§ SOURCE MATERIAL:
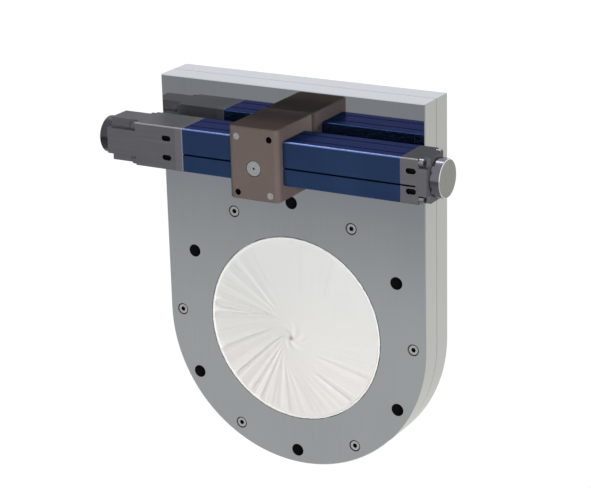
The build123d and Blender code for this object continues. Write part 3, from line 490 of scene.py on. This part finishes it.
def shaft_finish():
    """Turned drive shaft: fine rings round its axis, on the end that shows in the block."""
    finish = Finish("shaft_turned")
    place = finish.place()
    x, y, z = finish.axes(place)
    rings = rings_round(diagonal(x - shaft_middle.x, z - shaft_middle.z), 2.2 * MM)
    tone = rings * 0.6 + finish.noise(place, scale=400.0, detail=2.0) * 0.4
    steel = (0.66, 0.68, 0.65)
    return finish.surface(
        Base_Color=finish.blend(tone, shade(steel, 0.9), shade(steel, 1.06)),
        Metallic=1.0,
        Roughness=between(tone, 0.25, 0.4),
        Normal=finish.bump(rings, distance=0.06 * MM, strength=0.3),
    )


def moulded_finish(name, colour, roughness, grain_scale, gloss=0.4):
    """Rubber, sheet gasket or moulded plastic: matt, with a fine moulded grain."""
    finish = Finish(name)
    grain = finish.noise(finish.place(), scale=grain_scale, detail=3.0)
    return finish.surface(
        Base_Color=finish.blend(finish.mask(grain, 0.3, 0.75), shade(colour, 0.85), shade(colour, 1.1)),
        Roughness=between(grain, roughness * 0.85, roughness),
        Specular_IOR_Level=gloss,
        Normal=finish.bump(grain, distance=0.05 * MM, strength=0.3),
    )


def cloth_finish(name, lightest):
    """White woven cloth: crossing threads, soft slubs, painted light that makes it lighter and warmer low
    down, and painted shade where it gathers at the knot.
    """
    finish = Finish(name)
    place = finish.place()
    x, y, z = finish.axes(place)
    thread_turn = 2 * pi / (0.55 * MM)
    weave = (x * thread_turn).sine() * (z * thread_turn).sine() * 0.5 + 0.5
    slubs = finish.noise(finish.stretched(place, (240.0, 240.0, 900.0)), scale=1.0, detail=2.0)
    clouds = finish.noise(place, scale=16.0, detail=2.0)
    # Painted light: lighter and warmer towards the bottom, darker and greyer towards the top
    lower = (lightest * 1.06, lightest * 1.025, lightest * 0.985)
    upper = (lightest * 0.95, lightest * 0.952, lightest * 0.925)
    white = finish.blend(finish.mask(z + clouds * (40 * MM), -60 * MM, 95 * MM), lower, upper)
    slubbed = finish.blend(finish.mask(slubs, 0.35, 0.8) * 0.35, white, shade(upper, 0.97))
    # Painted shade: grey in the middle, where the cloth gathers into the knot
    gathered = 1.0 - finish.mask(diagonal(x - knot.x, z - knot.z), 0.6 * MM, 4.0 * MM)
    return finish.surface(
        Base_Color=finish.blend(gathered * 0.75, slubbed, (0.33, 0.27, 0.26)),
        Roughness=between(slubs, 0.72, 0.86),
        Specular_IOR_Level=0.25,
        Sheen_Weight=0.12,
        Sheen_Roughness=0.5,
        Normal=finish.bump(weave * 0.7 + slubs * 0.3, distance=0.18 * MM, strength=0.35),
    )


def make_finishes():
    """One finish for each material slot of the record."""
    return {
        "plate": plate_finish(),
        "gasket": moulded_finish("gasket_sheet", (0.035, 0.035, 0.037), 0.8, grain_scale=500.0, gloss=0.2),
        "steel": screw_finish(),
        "shaft_steel": shaft_finish(),
        "gear_metal": machined_finish("gear_steel", (0.42, 0.42, 0.43)),
        "slide_plastic": moulded_finish("slide_plastic", (0.75, 0.74, 0.68), 0.5, grain_scale=300.0),
        "bronze": machined_finish("bush_bronze", (0.55, 0.36, 0.16)),
        "seal_rubber": moulded_finish("seal_rubber", (0.02, 0.02, 0.02), 0.6, grain_scale=600.0),
        "block_finish": block_finish(),
        "barrel_blue": barrel_finish(),
        "cap_grey": cap_finish(),
        "piston_metal": machined_finish("piston_aluminium", (0.55, 0.55, 0.56)),
        "knob_metal": knob_finish(
            "knob_turned", side=(0.175, 0.167, 0.19), face=(0.37, 0.37, 0.36), rim=(0.95, 0.95, 0.94)
        ),
        "knob_dark": knob_finish(
            "knob_dark", side=(0.07, 0.069, 0.075), face=(0.14, 0.138, 0.142), rim=(0.3, 0.3, 0.3)
        ),
        "cloth": cloth_finish("sleeve_cloth", lightest=0.845),
    }


def dress_frame(finishes):
    """Gives every CAD node the finish of its material slot."""
    for row in frame["record"]["subparts"]:
        piece = frame["nodes"][row["node"]]
        for slot in piece.material_slots:
            slot.material = finishes[row["material_slot"]]


# Pleats of the front layer, as the photograph shows them: angle round the knot in degrees,
# width in degrees, height as a share of pleat_height, and the share of the way in where it fades
shown_pleats = [
    (61, 5.0, 0.35, 0.45),
    (84, 4.0, 0.15, 0.5),
    (118, 3.2, 0.25, 0.5),
    (131, 2.6, -0.3, 0.75),
    (135, 2.2, 0.22, 0.75),
    (142, 2.4, -0.32, 0.8),
    (147, 2.2, 0.26, 0.7),
    (153, 2.0, -0.42, 0.65),
    (158, 2.2, 0.55, 0.75),
    (164, 1.8, -1.35, 0.85),
    (168, 1.8, 1.2, 0.85),
    (172, 1.7, -1.45, 0.85),
    (176, 2.2, 0.9, 0.8),
    (185, 3.0, -0.35, 0.8),
    (197, 2.4, -0.8, 0.8),
    (201, 2.2, 0.45, 0.8),
    (209, 3.4, 0.26, 0.9),
    (216, 2.6, -0.8, 0.97),
    (220, 2.4, 0.42, 0.95),
    (228, 2.6, 0.25, 0.9),
    (232, 2.0, -0.45, 0.93),
    (236, 1.8, 0.3, 0.9),
    (240, 2.0, -0.45, 0.93),
    (244, 2.2, 0.3, 0.9),
    (250, 2.4, -0.3, 0.9),
    (257, 2.4, 0.22, 0.85),
    (264, 3.0, -0.28, 0.85),
    (271, 3.2, 0.18, 0.8),
    (284, 4.0, -0.25, 0.6),
    (300, 4.5, 0.3, 0.5),
    (317, 2.8, -0.7, 0.6),
    (322, 3.0, 0.45, 0.6),
    (339, 2.4, -0.65, 0.7),
    (343, 2.6, 0.45, 0.7),
    (358, 5.0, 0.2, 0.5),
    (15, 5.0, -0.15, 0.5),
    (36, 6.0, 0.15, 0.4),
]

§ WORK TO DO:
Copy every line exactly. Leave nothing out.

§ WRITTEN RESPONSE:
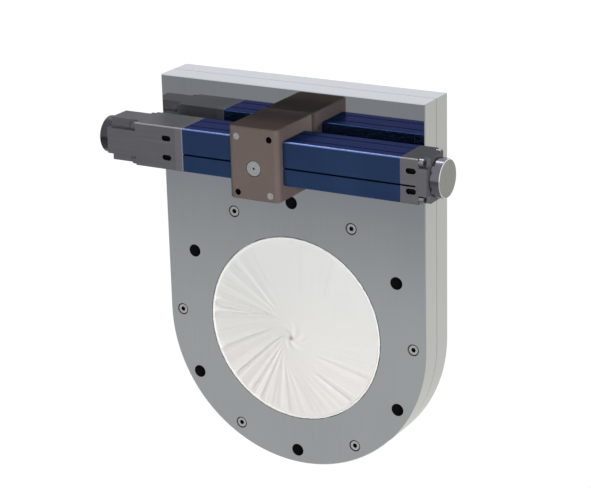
The build123d and Blender code for this object continues. Write part 3, from line 490 of scene.py on. This part finishes it.
def shaft_finish():
    """Turned drive shaft: fine rings round its axis, on the end that shows in the block."""
    finish = Finish("shaft_turned")
    place = finish.place()
    x, y, z = finish.axes(place)
    rings = rings_round(diagonal(x - shaft_middle.x, z - shaft_middle.z), 2.2 * MM)
    tone = rings * 0.6 + finish.noise(place, scale=400.0, detail=2.0) * 0.4
    steel = (0.66, 0.68, 0.65)
    return finish.surface(
        Base_Color=finish.blend(tone, shade(steel, 0.9), shade(steel, 1.06)),
        Metallic=1.0,
        Roughness=between(tone, 0.25, 0.4),
        Normal=finish.bump(rings, distance=0.06 * MM, strength=0.3),
    )


def moulded_finish(name, colour, roughness, grain_scale, gloss=0.4):
    """Rubber, sheet gasket or moulded plastic: matt, with a fine moulded grain."""
    finish = Finish(name)
    grain = finish.noise(finish.place(), scale=grain_scale, detail=3.0)
    return finish.surface(
        Base_Color=finish.blend(finish.mask(grain, 0.3, 0.75), shade(colour, 0.85), shade(colour, 1.1)),
        Roughness=between(grain, roughness * 0.85, roughness),
        Specular_IOR_Level=gloss,
        Normal=finish.bump(grain, distance=0.05 * MM, strength=0.3),
    )


def cloth_finish(name, lightest):
    """White woven cloth: crossing threads, soft slubs, painted light that makes it lighter and warmer low
    down, and painted shade where it gathers at the knot.
    """
    finish = Finish(name)
    place = finish.place()
    x, y, z = finish.axes(place)
    thread_turn = 2 * pi / (0.55 * MM)
    weave = (x * thread_turn).sine() * (z * thread_turn).sine() * 0.5 + 0.5
    slubs = finish.noise(finish.stretched(place, (240.0, 240.0, 900.0)), scale=1.0, detail=2.0)
    clouds = finish.noise(place, scale=16.0, detail=2.0)
    # Painted light: lighter and warmer towards the bottom, darker and greyer towards the top
    lower = (lightest * 1.06, lightest * 1.025, lightest * 0.985)
    upper = (lightest * 0.95, lightest * 0.952, lightest * 0.925)
    white = finish.blend(finish.mask(z + clouds * (40 * MM), -60 * MM, 95 * MM), lower, upper)
    slubbed = finish.blend(finish.mask(slubs, 0.35, 0.8) * 0.35, white, shade(upper, 0.97))
    # Painted shade: grey in the middle, where the cloth gathers into the knot
    gathered = 1.0 - finish.mask(diagonal(x - knot.x, z - knot.z), 0.6 * MM, 4.0 * MM)
    return finish.surface(
        Base_Color=finish.blend(gathered * 0.75, slubbed, (0.33, 0.27, 0.26)),
        Roughness=between(slubs, 0.72, 0.86),
        Specular_IOR_Level=0.25,
        Sheen_Weight=0.12,
        Sheen_Roughness=0.5,
        Normal=finish.bump(weave * 0.7 + slubs * 0.3, distance=0.18 * MM, strength=0.35),
    )


def make_finishes():
    """One finish for each material slot of the record."""
    return {
        "plate": plate_finish(),
        "gasket": moulded_finish("gasket_sheet", (0.035, 0.035, 0.037), 0.8, grain_scale=500.0, gloss=0.2),
        "steel": screw_finish(),
        "shaft_steel": shaft_finish(),
        "gear_metal": machined_finish("gear_steel", (0.42, 0.42, 0.43)),
        "slide_plastic": moulded_finish("slide_plastic", (0.75, 0.74, 0.68), 0.5, grain_scale=300.0),
        "bronze": machined_finish("bush_bronze", (0.55, 0.36, 0.16)),
        "seal_rubber": moulded_finish("seal_rubber", (0.02, 0.02, 0.02), 0.6, grain_scale=600.0),
        "block_finish": block_finish(),
        "barrel_blue": barrel_finish(),
        "cap_grey": cap_finish(),
        "piston_metal": machined_finish("piston_aluminium", (0.55, 0.55, 0.56)),
        "knob_metal": knob_finish(
            "knob_turned", side=(0.175, 0.167, 0.19), face=(0.37, 0.37, 0.36), rim=(0.95, 0.95, 0.94)
        ),
        "knob_dark": knob_finish(
            "knob_dark", side=(0.07, 0.069, 0.075), face=(0.14, 0.138, 0.142), rim=(0.3, 0.3, 0.3)
        ),
        "cloth": cloth_finish("sleeve_cloth", lightest=0.845),
    }


def dress_frame(finishes):
    """Gives every CAD node the finish of its material slot."""
    for row in frame["record"]["subparts"]:
        piece = frame["nodes"][row["node"]]
        for slot in piece.material_slots:
            slot.material = finishes[row["material_slot"]]


# Pleats of the front layer, as the photograph shows them: angle round the knot in degrees,
# width in degrees, height as a share of pleat_height, and the share of the way in where it fades
shown_pleats = [
    (61, 5.0, 0.35, 0.45),
    (84, 4.0, 0.15, 0.5),
    (118, 3.2, 0.25, 0.5),
    (131, 2.6, -0.3, 0.75),
    (135, 2.2, 0.22, 0.75),
    (142, 2.4, -0.32, 0.8),
    (147, 2.2, 0.26, 0.7),
    (153, 2.0, -0.42, 0.65),
    (158, 2.2, 0.55, 0.75),
    (164, 1.8, -1.35, 0.85),
    (168, 1.8, 1.2, 0.85),
    (172, 1.7, -1.45, 0.85),
    (176, 2.2, 0.9, 0.8),
    (185, 3.0, -0.35, 0.8),
    (197, 2.4, -0.8, 0.8),
    (201, 2.2, 0.45, 0.8),
    (209, 3.4, 0.26, 0.9),
    (216, 2.6, -0.8, 0.97),
    (220, 2.4, 0.42, 0.95),
    (228, 2.6, 0.25, 0.9),
    (232, 2.0, -0.45, 0.93),
    (236, 1.8, 0.3, 0.9),
    (240, 2.0, -0.45, 0.93),
    (244, 2.2, 0.3, 0.9),
    (250, 2.4, -0.3, 0.9),
    (257, 2.4, 0.22, 0.85),
    (264, 3.0, -0.28, 0.85),
    (271, 3.2, 0.18, 0.8),
    (284, 4.0, -0.25, 0.6),
    (300, 4.5, 0.3, 0.5),
    (317, 2.8, -0.7, 0.6),
    (322, 3.0, 0.45, 0.6),
    (339, 2.4, -0.65, 0.7),
    (343, 2.6, 0.45, 0.7),
    (358, 5.0, 0.2, 0.5),
    (15, 5.0, -0.15, 0.5),
    (36, 6.0, 0.15, 0.4),
]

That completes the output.